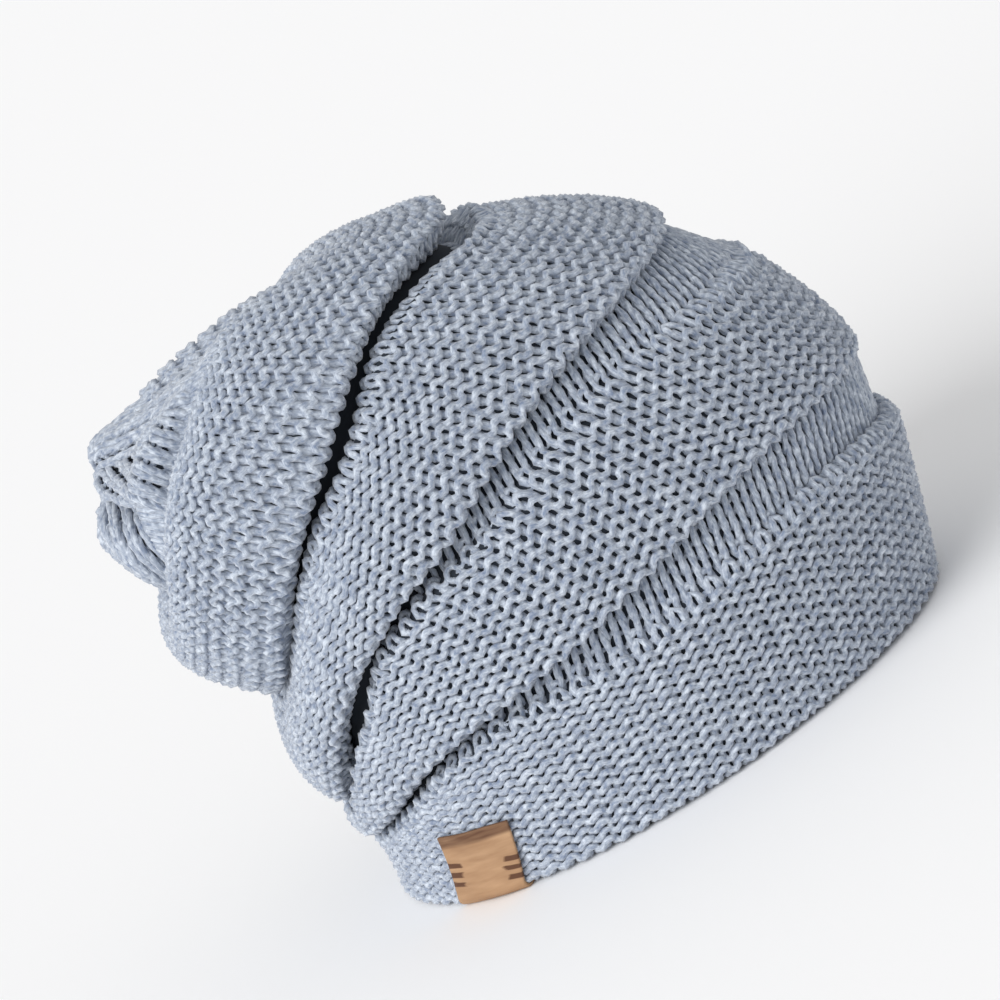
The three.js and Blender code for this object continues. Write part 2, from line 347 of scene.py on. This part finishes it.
def tube(points, out, radius, kept, first):
    """A closed tube of yarn: all its corners, its faces where it is kept, and the points kept."""
    along = np.roll(points, -1, 0) - np.roll(points, 1, 0)
    along /= np.maximum(np.linalg.norm(along, axis=-1, keepdims=True), 1e-9)
    side = np.cross(along, out)
    side /= np.maximum(np.linalg.norm(side, axis=-1, keepdims=True), 1e-9)
    up = np.cross(side, along)
    girth = np.arange(SIDES) * 2 * math.pi / SIDES
    ring = up[:, None] * np.cos(girth)[:, None] + side[:, None] * np.sin(girth)[:, None]
    verts = (points[:, None] + radius[:, None, None] * ring).reshape(-1, 3)
    at_point = np.nonzero(kept)[0]
    here = (first + at_point * SIDES)[:, None]
    there = (first + (at_point + 1) % len(points) * SIDES)[:, None]
    k = np.arange(SIDES)
    k1 = (k + 1) % SIDES
    faces = np.stack([here + k, here + k1, there + k1, there + k], -1).reshape(-1, 4)
    return verts, faces, at_point


# On the yarn's map a unit is 100 mm of yarn, and one turn round it is 0.01. Points lie 1.85 mm
# apart, and each course starts a little further on.
MAP_POINT, MAP_TURN, MAP_COURSE = 0.0185, 0.01, 0.37


def yarn_map(row, at_point):
    """Places along and round the yarn, so that its fibres follow it."""
    k = np.arange(SIDES)
    u0 = (MAP_COURSE * row + MAP_POINT * at_point)[:, None] + 0 * k
    u1 = u0 + MAP_POINT
    v0, v1 = MAP_TURN * k / SIDES + 0 * u0, MAP_TURN * (k + 1) / SIDES + 0 * u0
    corners = [np.stack(pair, -1) for pair in ((u0, v0), (u0, v1), (u1, v1), (u1, v0))]
    return np.stack(corners, 2).reshape(-1, 2)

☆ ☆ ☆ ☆

Each line of the listing should be echoed back exactly.

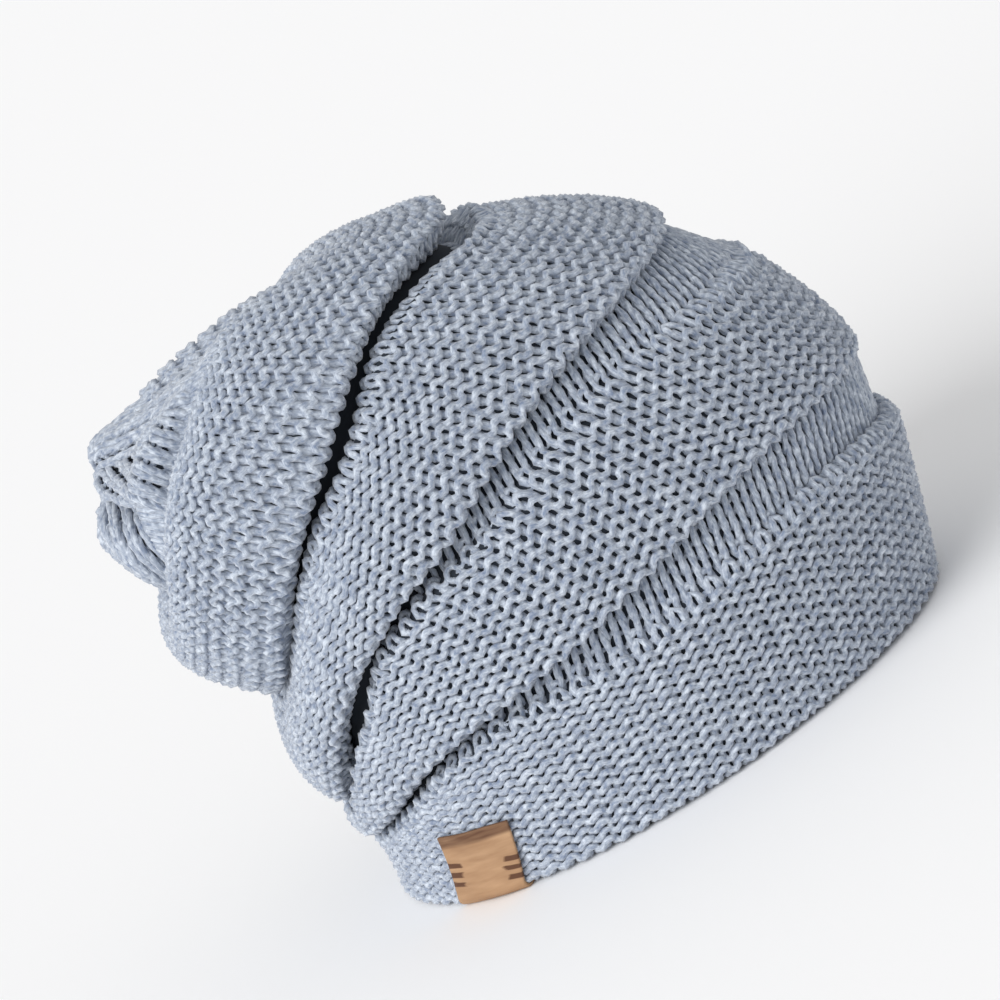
The three.js and Blender code for this object continues. Write part 2, from line 347 of scene.py on. This part finishes it.
def tube(points, out, radius, kept, first):
    """A closed tube of yarn: all its corners, its faces where it is kept, and the points kept."""
    along = np.roll(points, -1, 0) - np.roll(points, 1, 0)
    along /= np.maximum(np.linalg.norm(along, axis=-1, keepdims=True), 1e-9)
    side = np.cross(along, out)
    side /= np.maximum(np.linalg.norm(side, axis=-1, keepdims=True), 1e-9)
    up = np.cross(side, along)
    girth = np.arange(SIDES) * 2 * math.pi / SIDES
    ring = up[:, None] * np.cos(girth)[:, None] + side[:, None] * np.sin(girth)[:, None]
    verts = (points[:, None] + radius[:, None, None] * ring).reshape(-1, 3)
    at_point = np.nonzero(kept)[0]
    here = (first + at_point * SIDES)[:, None]
    there = (first + (at_point + 1) % len(points) * SIDES)[:, None]
    k = np.arange(SIDES)
    k1 = (k + 1) % SIDES
    faces = np.stack([here + k, here + k1, there + k1, there + k], -1).reshape(-1, 4)
    return verts, faces, at_point


# On the yarn's map a unit is 100 mm of yarn, and one turn round it is 0.01. Points lie 1.85 mm
# apart, and each course starts a little further on.
MAP_POINT, MAP_TURN, MAP_COURSE = 0.0185, 0.01, 0.37


def yarn_map(row, at_point):
    """Places along and round the yarn, so that its fibres follow it."""
    k = np.arange(SIDES)
    u0 = (MAP_COURSE * row + MAP_POINT * at_point)[:, None] + 0 * k
    u1 = u0 + MAP_POINT
    v0, v1 = MAP_TURN * k / SIDES + 0 * u0, MAP_TURN * (k + 1) / SIDES + 0 * u0
    corners = [np.stack(pair, -1) for pair in ((u0, v0), (u0, v1), (u1, v1), (u1, v0))]
    return np.stack(corners, 2).reshape(-1, 2)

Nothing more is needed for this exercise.